No sign of mechanical failure in fatal Glasgow helicopter crash

Investigators said Monday they had found no evidence that a police helicopter which crashed into a busy pub in Scotland's biggest city Glasgow last month, killing nine people, suffered a mechanical failure.

The Eurocopter EC 135 chopper crashed into the Clutha pub in Glasgow's city-centre on November 29, killing all three crew members and six people who had been watching a band play inside.

Britain's Air Accidents Investigation Branch (AAIB) said the crash remained a mystery 10 days later, with no evidence of engine or gearbox failure, and that "all significant components were present" when it smashed into the pub.

The helicopter still had 95 litres (25 gallons) of fuel left, the AAIB said. Visibility had been good and there were only light winds.
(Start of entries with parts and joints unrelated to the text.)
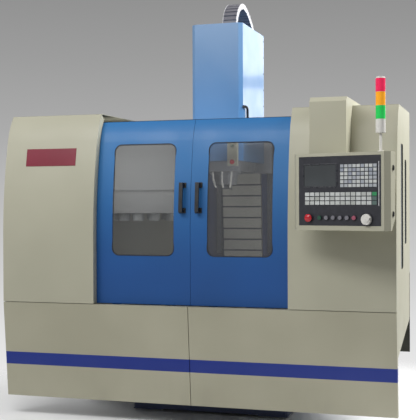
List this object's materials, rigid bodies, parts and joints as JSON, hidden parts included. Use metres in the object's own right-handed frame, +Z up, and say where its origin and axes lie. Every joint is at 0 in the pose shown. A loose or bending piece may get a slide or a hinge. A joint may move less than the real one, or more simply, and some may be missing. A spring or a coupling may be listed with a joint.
{
  "type": "cnc milling machine",
  "caption": "Vertical machining centre: sliding door enclosure, column and spindle head, cross table, tool magazine, operator pendant on an arm and signal light.",
  "frame": {"origin": "on the floor, under the middle of the machine's bounding box", "axes": "+X to the operator's right, +Y to the rear, the front and its doors face -Y, +Z up"},
  "size_m": [2.6265, 2.5194, 2.8385],
  "materials": {
    "painted_beige": "textured enamel",
    "painted_blue": "smooth enamel",
    "painted_navy": "enamel on a casting",
    "painted_grey": "satin enamel",
    "galvanised": "galvanised sheet",
    "ground_steel": "ground",
    "cast_iron": "machined",
    "black_plastic": "fine grain",
    "panel_black": "printed foil",
    "grey_keys": "embossed foil",
    "grey_plastic": "moulded, satin",
    "white_plastic": "smooth",
    "red_plastic": "smooth",
    "amber_plastic": "ribbed lens",
    "green_plastic": "ribbed lens",
    "pink_plastic": "smooth",
    "smoked_glass": "smoked",
    "dark_glass": "screen",
    "maroon_plate": "anodised plate"
  },
  "bodies": {
    "machine_frame": {"base_casting": "painted_navy", "levelling_feet": "ground_steel", "column": "painted_navy", "guide_rails": "ground_steel", "axis_motors": "black_plastic", "chip_tray": "galvanised", "coolant_tank": "painted_beige", "left_front_panel": "painted_beige", "right_front_panel": "painted_beige", "lower_left_panel": "painted_beige", "lower_right_panel": "painted_beige", "door_rails": "black_plastic", "left_side_wall": "painted_beige", "right_side_wall": "painted_beige", "rear_walls": "painted_beige", "roof_panels": "painted_beige", "name_plate": "maroon_plate", "pendant_arm": "painted_beige", "electrical_cabinet": "painted_beige", "magazine_frame": "painted_grey", "work_light": "white_plastic"},
    "y_screw": {"y_ball_screw": "ground_steel"},
    "z_screw": {"z_ball_screw": "ground_steel"},
    "saddle": {"saddle": "painted_navy", "x_rails": "ground_steel", "x_motor": "black_plastic"},
    "x_screw": {"x_ball_screw": "ground_steel"},
    "table": {"table": "cast_iron"},
    "spindle_head": {"headstock": "painted_navy", "head_cover": "painted_blue", "spindle_motor": "black_plastic", "drag_chain": "grey_plastic", "head_switch_box": "painted_beige"},
    "spindle": {"spindle": "ground_steel"},
    "left_door": {"left_door": "painted_blue", "left_window": "smoked_glass", "left_handle": "black_plastic"},
    "right_door": {"right_door": "painted_blue", "right_window": "smoked_glass", "right_handle": "black_plastic"},
    "magazine_carriage": {"magazine_carriage": "painted_grey"},
    "tool_drum": {"tool_drum": "painted_grey"},
    "pendant": {"pendant_housing": "painted_beige", "control_panel": "panel_black", "display_screen": "dark_glass", "panel_keys": "grey_keys", "beacon_mast": "white_plastic", "red_lens": "red_plastic", "amber_lens": "amber_plastic", "green_lens": "green_plastic"},
    "emergency_stop": {"emergency_stop": "red_plastic"},
    "handwheel": {"handwheel": "white_plastic"},
    "cabinet_door": {"cabinet_door": "painted_beige"},
    "main_switch": {"main_switch": "black_plastic"},
    "push_button_1": {"push_button_1": "green_plastic"},
    "push_button_2": {"push_button_2": "grey_plastic"},
    "push_button_3": {"push_button_3": "grey_plastic"},
    "push_button_4": {"push_button_4": "grey_plastic"},
    "push_button_5": {"push_button_5": "grey_plastic"},
    "push_button_6": {"push_button_6": "pink_plastic"}
  },
  "joints": [
    {"name": "left_door_slide", "type": "slide", "parent": "machine_frame", "child": "left_door", "axis": [-1, 0, 0], "range_m": [0, 0.56]},
    {"name": "right_door_slide", "type": "slide", "parent": "machine_frame", "child": "right_door", "axis": [1, 0, 0], "range_m": [0, 0.56]},
    {"name": "saddle_travel", "type": "slide", "parent": "machine_frame", "child": "saddle", "axis": [0, 1, 0], "range_m": [-0.25, 0.25]},
    {"name": "table_travel", "type": "slide", "parent": "saddle", "child": "table", "axis": [1, 0, 0], "range_m": [-0.4, 0.4]},
    {"name": "head_travel", "type": "slide", "parent": "machine_frame", "child": "spindle_head", "axis": [0, 0, 1], "range_m": [-0.5, 0]},
    {"name": "spindle_spin", "type": "hinge", "parent": "spindle_head", "child": "spindle", "pos_m": [0, 0, 1.6], "axis": [0, 0, 1], "continuous": true},
    {"name": "y_screw_spin", "type": "hinge", "parent": "machine_frame", "child": "y_screw", "pos_m": [0, 0, 0.47], "axis": [0, 1, 0], "range_deg": [-5700, 5700]},
    {"name": "x_screw_spin", "type": "hinge", "parent": "saddle", "child": "x_screw", "pos_m": [0, 0, 0.69], "axis": [1, 0, 0], "range_deg": [-9100, 9100]},
    {"name": "z_screw_spin", "type": "hinge", "parent": "machine_frame", "child": "z_screw", "pos_m": [0, 0.57, 1.5], "axis": [0, 0, 1], "range_deg": [-11400, 100]},
    {"name": "magazine_travel", "type": "slide", "parent": "machine_frame", "child": "magazine_carriage", "axis": [1, 0, 0], "range_m": [0, 0.27]},
    {"name": "drum_spin", "type": "hinge", "parent": "magazine_carriage", "child": "tool_drum", "pos_m": [-0.56, 0, 1.45], "axis": [0, 0, 1], "continuous": true},
    {"name": "pendant_swivel", "type": "hinge", "parent": "machine_frame", "child": "pendant", "pos_m": [0.9303, -1.0053, 1.56], "axis": [0, 0, 1], "range_deg": [-10, 32]},
    {"name": "emergency_stop_push", "type": "slide", "parent": "pendant", "child": "emergency_stop", "axis": [0.2924, 0.9563, 0], "range_m": [0, 0.006]},
    {"name": "handwheel_spin", "type": "hinge", "parent": "pendant", "child": "handwheel", "pos_m": [1.1764, -1.20587, 1.326], "axis": [-0.2924, -0.9563, 0], "continuous": true},
    {"name": "cabinet_door_hinge", "type": "hinge", "parent": "machine_frame", "child": "cabinet_door", "pos_m": [-0.439, 1.2094, 1.2], "axis": [0, 0, 1], "range_deg": [0, 110]},
    {"name": "main_switch_turn", "type": "hinge", "parent": "cabinet_door", "child": "main_switch", "pos_m": [0.33, 1.2244, 1.6], "axis": [0, 1, 0], "range_deg": [0, 90]},
    {"name": "push_button_1_press", "type": "slide", "parent": "pendant", "child": "push_button_1", "axis": [0.2924, 0.9563, 0], "range_m": [0, 0.004], "stiffness_N_per_m": 400},
    {"name": "push_button_2_press", "type": "slide", "parent": "pendant", "child": "push_button_2", "axis": [0.2924, 0.9563, 0], "range_m": [0, 0.004], "stiffness_N_per_m": 400},
    {"name": "push_button_3_press", "type": "slide", "parent": "pendant", "child": "push_button_3", "axis": [0.2924, 0.9563, 0], "range_m": [0, 0.004], "stiffness_N_per_m": 400},
    {"name": "push_button_4_press", "type": "slide", "parent": "pendant", "child": "push_button_4", "axis": [0.2924, 0.9563, 0], "range_m": [0, 0.004], "stiffness_N_per_m": 400},
    {"name": "push_button_5_press", "type": "slide", "parent": "pendant", "child": "push_button_5", "axis": [0.2924, 0.9563, 0], "range_m": [0, 0.004], "stiffness_N_per_m": 400},
    {"name": "push_button_6_press", "type": "slide", "parent": "pendant", "child": "push_button_6", "axis": [0.2924, 0.9563, 0], "range_m": [0, 0.004], "stiffness_N_per_m": 400}
  ],
  "couplings": [
    {"joint": "y_screw_spin", "follows": "saddle_travel", "rad_per_m": 392.7},
    {"joint": "x_screw_spin", "follows": "table_travel", "rad_per_m": 392.7},
    {"joint": "z_screw_spin", "follows": "head_travel", "rad_per_m": 392.7}
  ]
}
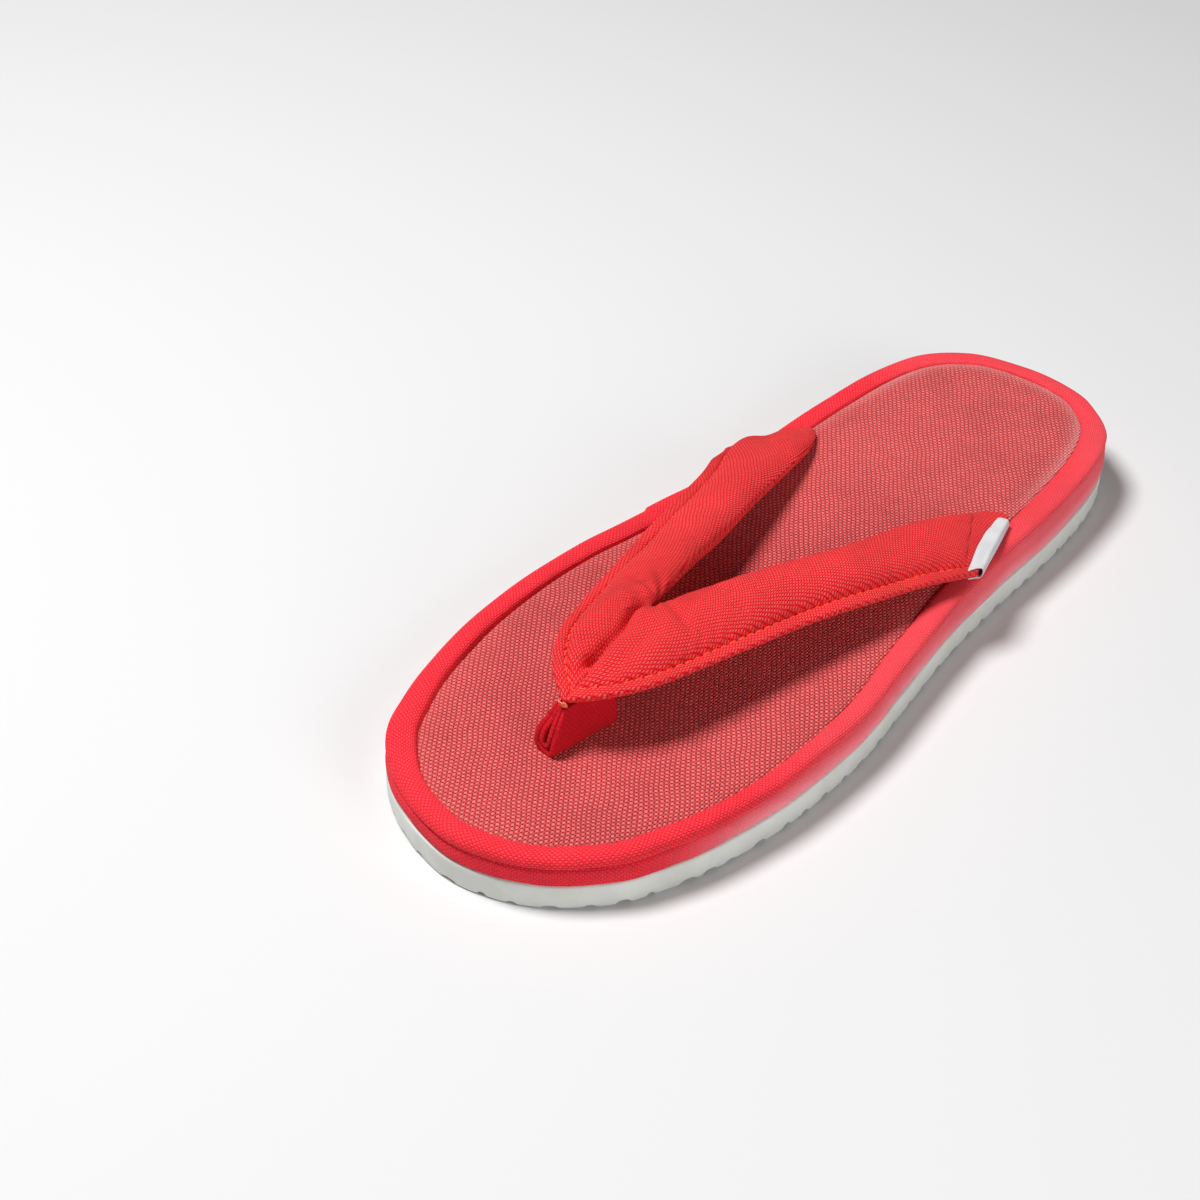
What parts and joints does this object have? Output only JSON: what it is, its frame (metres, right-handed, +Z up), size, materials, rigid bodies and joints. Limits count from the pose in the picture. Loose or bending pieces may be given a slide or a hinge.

The twin-engined chopper had no flight recorders and was not required to do so, but investigators are set to examine other systems that recorded fault codes as well as image and audio recordings.

The helicopter departed from Glasgow City Heliport at 8:45 pm. Radar contact was lost at 10:22 pm, just before the crash, the AAIB said.

A witness told the agency that the helicopter had made a loud noise like a "misfiring car" before dropping rapidly out of the sky.

All 1,100 of Eurocopter's EC135 choppers -- which the manufacturer has sold to nearly 300 clients -- were temporarily grounded last year over safety fears after a crack appeared in the main rotor hub shaft of one of the aircraft. In total, cracks were found in five of the helicopters.

Eurocopter, which is owned by European aerospace giant EADS, has insisted it is unlikely that a crack caused the Glasgow crash.